The task is this--there's a large array and you want to find the next
element after some index that satisfies some condition. Such elements are
common, and the typical number of elements to be searched through is small
relative to the size of the array. Therefore, it would greatly improve
performance to avoid testing ALL elements against the conditional once one
is found that returns True. However, all built-in functions that I know of
test the entire array.
One can obviously jury-rig some ways, like for instance create a "for" loop
over non-overlapping slices of length slice_length and call something like
np.where(cond) on each--that outer "for" loop is much faster than a loop
over individual elements, and the inner loop at most will go slice_length-1
elements past the first "hit". However, needing to use such a convoluted
piece of code for such a simple task seems to go against the Numpy spirit
of having one operation being one function of the form func(arr)".

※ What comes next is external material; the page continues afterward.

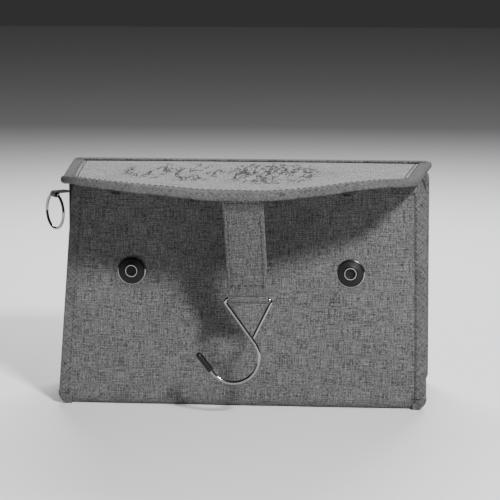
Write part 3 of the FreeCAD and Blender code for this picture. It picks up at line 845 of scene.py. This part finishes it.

A proposed function for this, let's call it "np.first_true(arr, start_idx,
[stop_idx])" would be best implemented at the C code level, possibly in the
same code file that defines np.where. I'm wondering if I, or someone else,
were to write such a function, if the Numpy developers would consider
merging it as a standard part of the codebase. It's possible that the idea
of such a function is bad because it would violate some existing
broadcasting or fancy indexing rules. Clearly one could make it possible to
pass an "axis" argument to np.first_true() that would select an axis to
search over in the case of multi-dimensional arrays, and then the result
would be an array of indices of one fewer dimension than the original
array. So np.first_true(np.array([1,5],[2,7],[9,10],cond) would return
[1,1,0] for cond(x): x>4. The case where no elements satisfy the condition
would need to return a "signal value" like -1. But maybe there are some
weird cases where there isn't a sensible return value, hence why such a
function has not been added.
-Andrew Rosko